We acknowledge the amicus briefs filed by Legal Assistance Corporation of Central Massachusetts on behalf of Marta Mojica and by Massachusetts Civil Liberties Union Foundation.
[Note 2] Newton Rev. Ord. Section 30-5(a) (1984) provides: "In all single residence districts. . . no building, structure, or alteration, enlargement or extension thereof shall be designed, arranged, or constructed and no buildings, structures, land or parts thereof shall be used for any purposes other than a dwelling for not more than one family."
[Note 3] The District Court judge imposed fines, surfines, and "victim witness" fees totalling $6,275 on each defendant, but did not specify for which offenses the fines were imposed. The fines were stayed pending appeal.
[Note 4] For example, an owner may state that he desires a second kitchen for the following reasons: (a) The dwelling's present design creates great hardship or inconvenience to its residents because a great distance must be travelled to reach the kitchen. (b) The residents seek to have a "summer" kitchen, usually in the cellar level, which enables meals to be cooked during the summer without overheating the entire structure. Such a kitchen should not have bedrooms, a living room, and bathroom on the same level to avoid the creation of an independent dwelling unit and therefore a multiple family dwelling. (c) The residents require a separate, kosher kitchen for the observation of Jewish dietary laws.
[Note 5] Black's Law Dictionary 543-544 (5th ed. 1979) defines "family" as follows: "The meaning of word `family' necessarily depends on field of law in which word is used, purpose intended to be accomplished by its use, and facts and circumstances of each case . . . Most commonly refers to group of persons consisting of parents and children; father, mother and their children; immediate kindred, constituting fundamental social unit in civilized society. A collective body of persons who live in one house and under one head or management. A group of blood-relatives; all the relations who descend from a common ancestor, or who spring from a common root. A group of kindred persons. . . Husband and wife and their children, wherever they may reside, and whether they dwell together or not. The word conveys the notion of some relationship, blood or otherwise. In restricted sense, the word `family' may be used interchangeably with household." (Citations omitted.)
[Note 6] The defendants assert that the Commonwealth did not prove that the tenants evidenced "a complete lack of communal living." We do not agree. The separate kitchens, the number of mailboxes, and the lease provisions all support the judge's conclusion that there was no evidence of "communal living."
[Note 7] The defendant Shirley Jaffe made no separate argument concerning the evidence of her knowledge on this issue. That issue, therefore, is deemed waived. An "appellate court need not pass upon questions or issues not argued in the brief.' Mass. R. A. P. 16 (a) (4), as amended, 367 Mass. 919 (1975)." Commonwealth v. Cundriff, 382 Mass. 137 , 151 (1980), cert. denied, 451 U.S. 973 (1981).

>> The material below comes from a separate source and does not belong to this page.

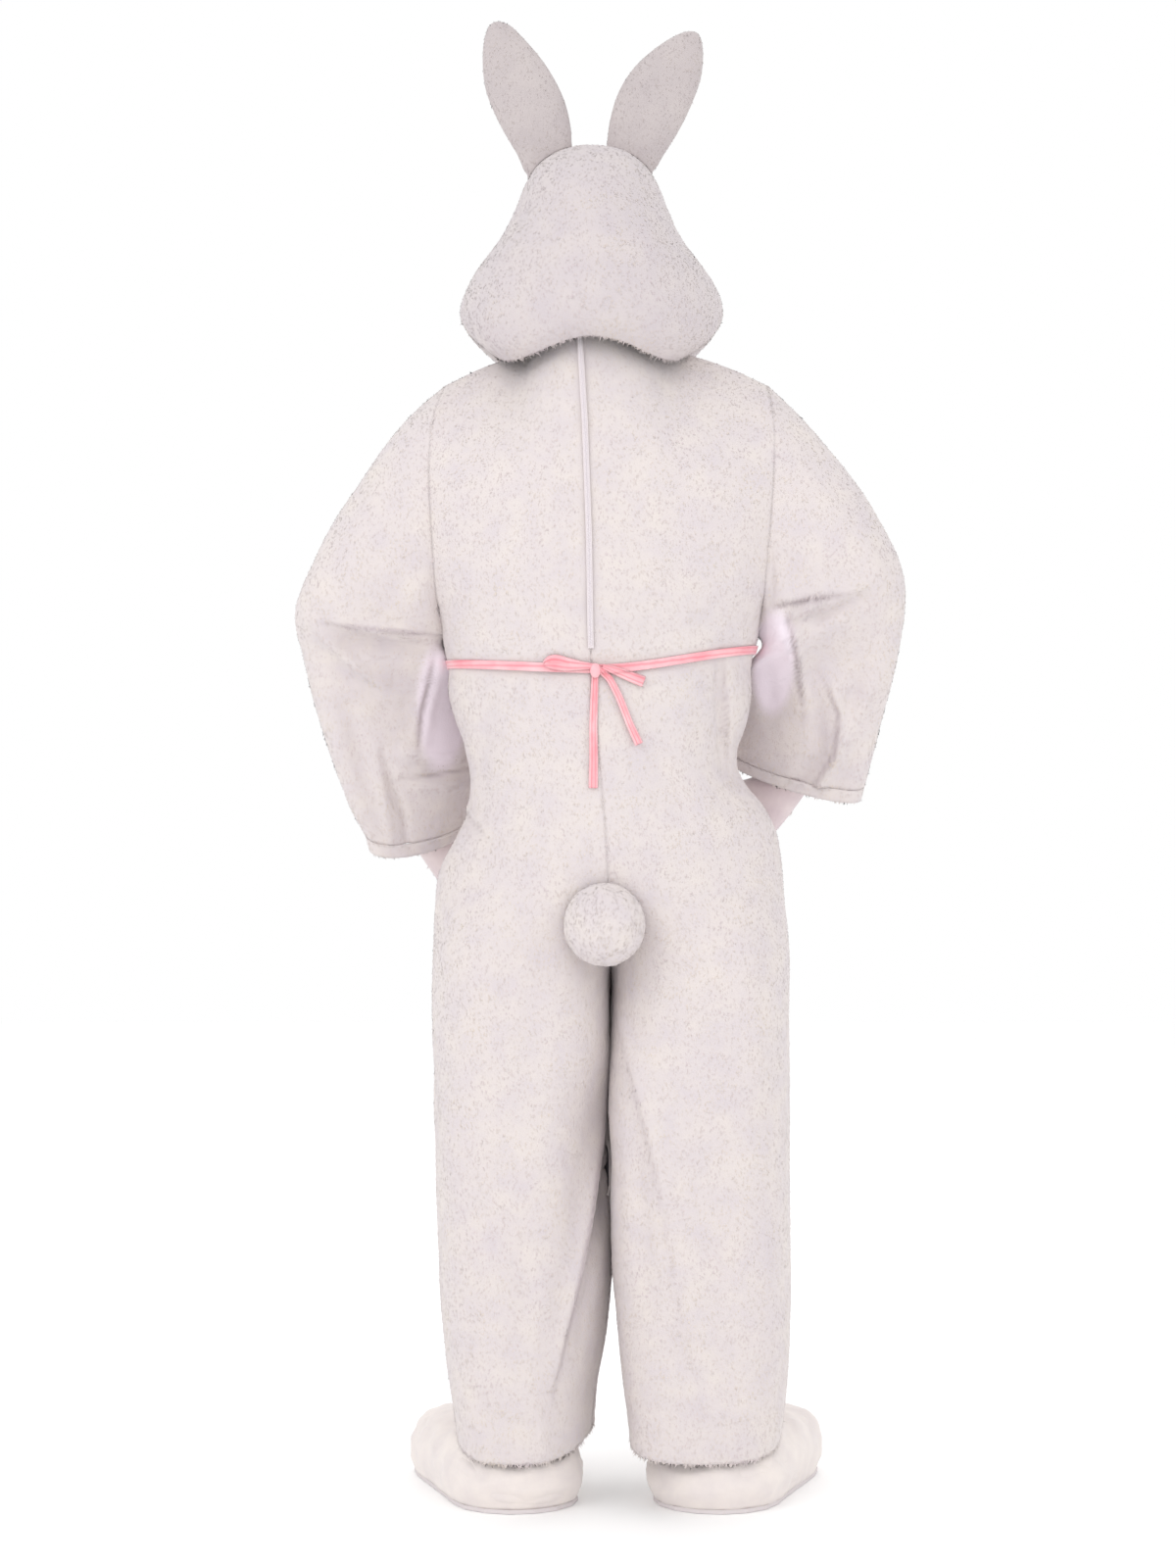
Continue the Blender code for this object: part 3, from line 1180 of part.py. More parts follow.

[Note 8] The defendants also rely upon Shuman v. Aldermen of Newton, 361 Mass. 758 (1972), and Martin v. Rent Control Bd. of Cambridge, 19 Mass. App. Ct. 745 (1985), which are readily distinguishable. Shuman involved an appeal from a decision by the city's board of aldermen granting a special permit to operate, in a single residence area, a residence for high school students experiencing difficulty with life at home. In contrast, this case does not involve the granting of a special permit. Martin involved an appeal by the Cambridge rent control board from a Superior Court judgment determining that certain property was exempt from St. 1976, c. 36, the Cambridge Rent Control Act, as an owner-occupied, three-family house. In reversing the judgment, the Martin court emphasized that a building's structural design, rather than its actual occupancy, "is the determinative fact in deciding the structure's classification under a zoning by-law." Martin v. Rent Control Bd. of Cambridge, supra at 748. We agree. However, in determining whether the defendants used (as opposed to designed) their structure as a dwelling for more than one family, we must of necessity examine the nature of the structure's occupancy.
[Note 9] The defendants suggest that there may be a myriad of reasons why there would be a second kitchen in a single-family home. They contend that because there may be no relationship between the second kitchen and the definition of "family," the second kitchen should not be viewed as decisive. See Baskin v. Zoning Bd. of Appeals of Ramaro, 40 N.Y.2d 942 (1976) (family needed second kitchen for religious dietary reasons). However, in this case, the judge treated the second kitchen as one factor but not the only factor in finding the defendants guilty. Further, the record does not disclose any reason for a second kitchen in this case, and no application for the necessary permission was made to the city of Newton. See supra at 52 & note 4.